Paul Krugman says he’s done the math — and the risk Trump and McConnell pose to the economy is ‘terrifying’

Aug 7, 2020 by


Very much a student of New Deal economics, New York Times columnist Paul Krugman has often stressed that helping the unemployed during an economic downturn not only helps those who are out of work — it also benefits the economy on the whole. Krugman made that point many times during the Great Recession, and in a column published this week, the liberal economist warns that the “coronavirus recession of 2020” will become even worse if unemployed Americans don’t receive the help that they need.

“I’m not sure how many people realize just how much deeper the coronavirus recession of 2020 could have been,” Krugman explains. “Obviously it was terrible: employment plunged, and real GDP fell by around 10%. Almost all of that, however, reflected the direct effects of the pandemic, which forced much of the economy into lockdown. What didn’t happen was a major second round of job losses driven by plunging consumer demand. Millions of workers lost their regular incomes; without federal aid, they would have been forced to slash spending, causing millions more to lose their jobs.”

But with that federal aid having expired, Krugman adds, the “coronavirus slump” could deepen and go from bad to worse.

“The suffering among cut-off families will be immense, but there will also be broad damage to the economy as a whole,” Krugman warns. “How big will this damage be? I’ve been doing the math, and it’s terrifying.”

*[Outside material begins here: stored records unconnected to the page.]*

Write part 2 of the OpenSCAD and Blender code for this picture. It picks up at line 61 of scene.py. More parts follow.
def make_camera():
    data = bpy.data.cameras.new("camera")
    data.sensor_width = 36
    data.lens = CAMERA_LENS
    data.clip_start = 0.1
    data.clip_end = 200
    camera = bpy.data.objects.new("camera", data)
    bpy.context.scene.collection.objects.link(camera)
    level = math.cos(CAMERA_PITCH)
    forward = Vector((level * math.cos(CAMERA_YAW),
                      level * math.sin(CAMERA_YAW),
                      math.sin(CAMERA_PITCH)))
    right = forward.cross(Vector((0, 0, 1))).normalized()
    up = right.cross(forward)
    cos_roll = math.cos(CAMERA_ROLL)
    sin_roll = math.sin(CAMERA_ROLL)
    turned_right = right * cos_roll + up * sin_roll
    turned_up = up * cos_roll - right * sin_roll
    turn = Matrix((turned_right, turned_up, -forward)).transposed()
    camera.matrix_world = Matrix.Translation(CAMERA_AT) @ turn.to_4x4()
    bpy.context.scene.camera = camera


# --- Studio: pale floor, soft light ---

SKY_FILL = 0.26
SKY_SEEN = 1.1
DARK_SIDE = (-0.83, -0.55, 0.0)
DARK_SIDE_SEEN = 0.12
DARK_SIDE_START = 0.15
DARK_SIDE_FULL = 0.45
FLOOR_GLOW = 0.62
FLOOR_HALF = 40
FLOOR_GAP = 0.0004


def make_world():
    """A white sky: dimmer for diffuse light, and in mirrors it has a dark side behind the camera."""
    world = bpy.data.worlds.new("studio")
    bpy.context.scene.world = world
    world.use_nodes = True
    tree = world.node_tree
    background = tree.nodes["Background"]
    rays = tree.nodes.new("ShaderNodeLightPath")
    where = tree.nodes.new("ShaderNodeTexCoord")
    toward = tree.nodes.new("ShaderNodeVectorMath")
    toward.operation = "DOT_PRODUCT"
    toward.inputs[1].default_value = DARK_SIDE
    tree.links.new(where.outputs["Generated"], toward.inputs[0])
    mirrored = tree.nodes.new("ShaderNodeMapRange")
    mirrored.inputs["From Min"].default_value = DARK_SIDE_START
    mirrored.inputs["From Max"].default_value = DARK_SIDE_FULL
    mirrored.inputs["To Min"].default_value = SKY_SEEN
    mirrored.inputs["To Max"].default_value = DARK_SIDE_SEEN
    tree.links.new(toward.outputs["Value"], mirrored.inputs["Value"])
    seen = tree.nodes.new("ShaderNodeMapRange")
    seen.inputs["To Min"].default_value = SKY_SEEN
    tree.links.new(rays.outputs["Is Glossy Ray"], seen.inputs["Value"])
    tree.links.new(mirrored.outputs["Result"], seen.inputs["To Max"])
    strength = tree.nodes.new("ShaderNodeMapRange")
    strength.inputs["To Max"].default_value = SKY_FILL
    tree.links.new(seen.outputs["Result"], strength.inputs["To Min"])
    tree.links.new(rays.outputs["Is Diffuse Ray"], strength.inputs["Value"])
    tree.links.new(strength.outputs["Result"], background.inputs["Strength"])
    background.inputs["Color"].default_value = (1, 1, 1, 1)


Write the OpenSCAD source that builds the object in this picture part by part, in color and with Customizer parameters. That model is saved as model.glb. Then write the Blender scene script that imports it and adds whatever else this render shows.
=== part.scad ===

The economist continues, “Unlike affluent Americans, the mostly low-wage workers whose benefits have just been terminated can’t blunt the impact by drawing on savings or borrowing against assets. So, their spending will fall by a lot. Evidence on the initial effects of emergency aid suggests that the end of benefits will push overall consumer spending — the main driver of the economy — down by more than 4 %…. The expiration of emergency aid could produce a 4% to 5% fall in GDP.

According to Krugman, the coronavirus pandemic decreased GDP by “around 10%” in the U.S. — and without help for the unemployed, it will fall even more.

“What we’re looking at now may be another shock, a sort of economic second wave, almost as severe in monetary terms as the first,” Krugman argues. “And unlike the pandemic, this shock will be entirely self-generated, brought on by the fecklessness of President Trump and — let’s give credit where it’s due — Mitch McConnell, the Senate majority leader.”

Krugman concludes his column by warning that as painful as the Great Recession was, the “coronavirus recession” might inflict more long-term damage on the U.S. economy.

“Not having learned anything from the last crisis almost seems to be a requirement for Republican economic advisers,” Krugman laments. “So, at the moment, we seem to be headed for a Greater Recession — a worse slump than 2007-2009, overlaid on the coronavirus slump.”